We have Hapkido classes 2 days per week. On Tuesday and Thursday, our classes are from 7:20 PM to 8:20 PM. We have a variety of ages in the class from 13 years old to the late ’40s or early ’50s.
Are there belts in Hapkido?
Yes, and the belt colors can vary from school to school. From lowest to highest, our belts are white, orange, yellow, green, purple, blue, brown, red, senior red, black with a white stripe and black belt. To be promoted to the next belt level a student must demonstrate proficiency in the concepts and techniques of their present belt level and previous levels.
How long does it take to earn a black belt in Hapkido?
Usually around three years of training at least two times per week, but the actual amount of time it takes can vary and is dependent on the skill and dedication of the individual student. Be mindful that, while a black belt is certainly a big milestone, it is not an end result!
Are there forms in Hapkido?
What happens in a given Hapkido class?
Class typically begins with Ki (“energy”) development exercises and deep breathing, warmup and stretching, and meditation. Then students practice kicks and strikes before pairing off to study self-defense techniques.
“I've heard martial arts is violent. Is this true?”
The guiding principles of Hapkido help you diffuse situations before violence becomes a part of them. However, if a hostile situation does ever come about, you'll have the tools you need to keep you and your loved ones safe.We teach students how to defend themselves against people who physically attack them like.muggers, rapist, bullies, etc. We are 100% for peaceful resolution of conflict but that is not always possible. It may appear strange that we teach fighting but talk about peaceful resolution of conflict. However, it is better to be a warrior in a garden than a gardener in a war. Learn to fight because muggers, rapists, and bullies usually don't bother to.
How does a student measure his/her progress in Hapkido?
We have a goal oriented curriculum represented by our belt promotion system.

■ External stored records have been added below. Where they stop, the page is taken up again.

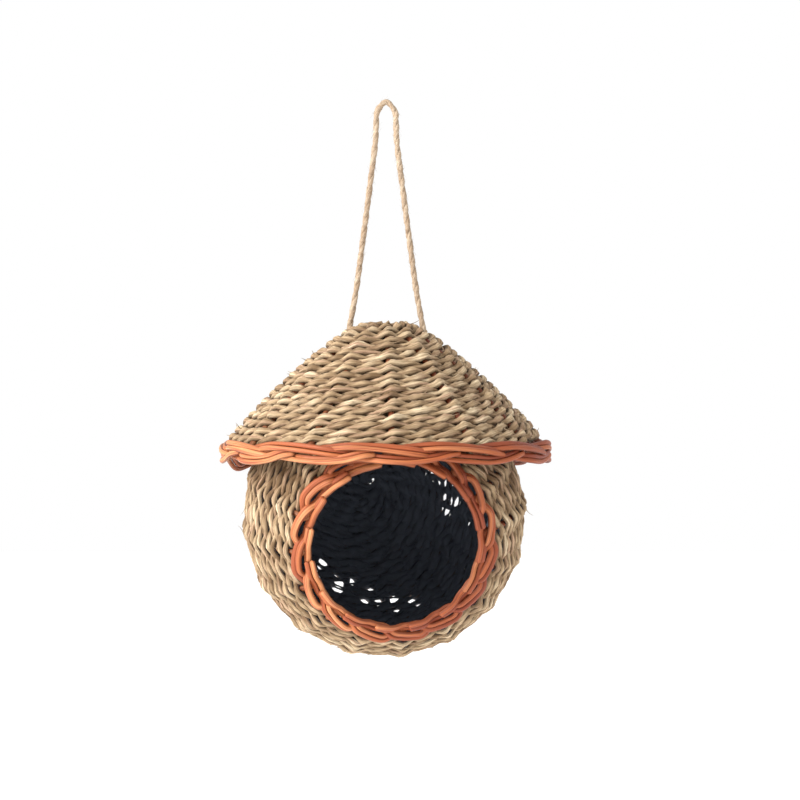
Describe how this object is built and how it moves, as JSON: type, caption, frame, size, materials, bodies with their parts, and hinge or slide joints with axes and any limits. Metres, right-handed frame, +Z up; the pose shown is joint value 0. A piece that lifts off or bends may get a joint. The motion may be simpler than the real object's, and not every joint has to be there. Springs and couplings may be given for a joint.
{
  "type": "woven hanging bird nest",
  "caption": "Round pot-shaped nest woven of seagrass cord, with a round front mouth, a cone roof, rolled orange reed borders and a jute hanging loop",
  "frame": {"origin": "the underside of the hanging cord's loop at its highest bend, where a hook or a twig bears", "axes": "+Z up along the line of hanging, -Y to the front, where the mouth opens, +X to the right of someone who looks into the mouth"},
  "size_m": [0.1598, 0.1598, 0.2695],
  "materials": {
    "seagrass": "twisted dry seagrass cord, straw beige with greenish and brown strands, matt",
    "reed": "peeled reed dyed orange, satin, with lengthwise grain and paler worn edges",
    "jute": "two-ply jute twine, tan, matt and slightly hairy"
  },
  "bodies": {
    "root": {"roof_weave": "seagrass", "pot_weave": "seagrass", "roof_reed_01": "reed", "roof_reed_02": "reed", "roof_reed_03": "reed", "roof_reed_04": "reed", "roof_reed_05": "reed", "roof_reed_06": "reed", "roof_reed_07": "reed", "roof_reed_08": "reed", "roof_reed_09": "reed", "roof_reed_10": "reed", "roof_reed_11": "reed", "roof_reed_12": "reed", "pot_reed_01": "reed", "pot_reed_02": "reed", "pot_reed_03": "reed", "pot_reed_04": "reed", "pot_reed_05": "reed", "pot_reed_06": "reed", "pot_reed_07": "reed", "pot_reed_08": "reed", "pot_reed_09": "reed", "pot_reed_10": "reed", "pot_reed_11": "reed", "pot_reed_12": "reed", "pot_reed_13": "reed", "pot_reed_14": "reed", "pot_reed_15": "reed", "pot_reed_16": "reed", "hanging_cord": "jute", "cord_knot_left": "jute", "cord_knot_right": "jute"}
  },
  "joints": []
}
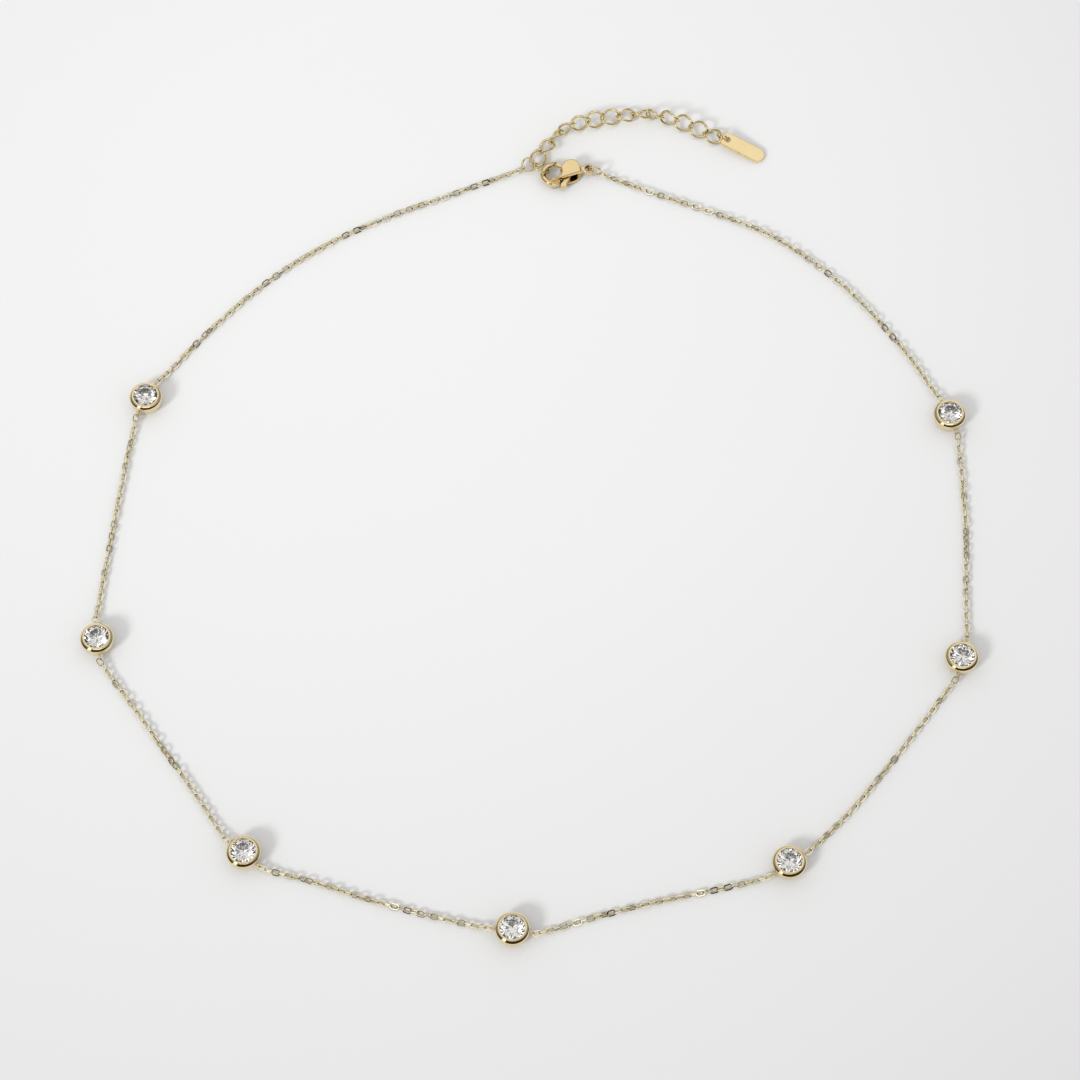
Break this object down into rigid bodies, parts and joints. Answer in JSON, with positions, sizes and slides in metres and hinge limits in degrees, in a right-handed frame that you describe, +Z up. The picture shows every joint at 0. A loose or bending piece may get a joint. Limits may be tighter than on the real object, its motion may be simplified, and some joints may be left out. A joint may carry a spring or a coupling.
{
  "type": "station necklace with round settings",
  "caption": "Closed loop of fine cable chain with round stones in bulged round settings, a lobster clasp, and a short extender chain with a plain tag, laid flat.",
  "frame": {"origin": "middle of the part's box at the level of the surface it lies on", "axes": "+Z up from the surface, +Y across the loop from its lowest station towards the clasp, +X to the right seen from above"},
  "size_m": [0.133, 0.1414, 0.0029],
  "materials": {
    "setting_gold": "polished pale gold plating",
    "chain_gold": "bright pale gold plating on fine wire",
    "ring_gold": "polished pale gold plating on wire",
    "extender_gold": "polished pale gold plating on twisted wire",
    "clasp_gold": "polished gold plating with fine tumbled texture",
    "tag_gold": "satin gold plating",
    "clear_stone": "clear faceted stone"
  },
  "bodies": {
    "necklace": {"setting_1": "setting_gold", "setting_2": "setting_gold", "setting_3": "setting_gold", "setting_4": "setting_gold", "setting_5": "setting_gold", "setting_6": "setting_gold", "setting_7": "setting_gold", "stone_1": "clear_stone", "stone_2": "clear_stone", "stone_3": "clear_stone", "stone_4": "clear_stone", "stone_5": "clear_stone", "stone_6": "clear_stone", "stone_7": "clear_stone", "chain_1": "chain_gold", "chain_2": "chain_gold", "chain_3": "chain_gold", "chain_4": "chain_gold", "chain_5": "chain_gold", "chain_6": "chain_gold", "chain_7": "chain_gold", "chain_8": "chain_gold", "end_ring": "ring_gold", "joining_ring": "ring_gold", "extender": "extender_gold", "tag_ring": "ring_gold", "tag": "tag_gold", "clasp_body": "clasp_gold", "clasp_ring": "ring_gold"},
    "lever": {"clasp_lever": "clasp_gold"}
  },
  "joints": [
    {"name": "lever_hinge", "type": "hinge", "parent": "necklace", "child": "lever", "pos_m": [0.00618, 0.0584, 0.0011], "axis": [0, 0, 1], "range_deg": [0, 25], "stiffness_Nm_per_rad": 0.0005, "springref_deg": -11.46}
  ]
}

We have 10 belt levels before Black Belt. Each belt level is divided into thirds. Each time you complete a third of your belt curriculum you receive a stripe for your belt. When you attain 3 stripes you are eligible for a belt promotion test. During regular training you could earn a stripe each month and be eligible to test for the next belt level in 3 months. At the beginning some belts have a shorter period of time and later some have a longer period of time. Training on a regular weekly basis is essential for success in Hapkido. With regular training you could expect to complete all belts in approximately 30 months and then prepare for your Black Belt test in the next 3 to 6 months.
"Violence when there is an alternative is immoral;
Violence when there is no alternative is survival".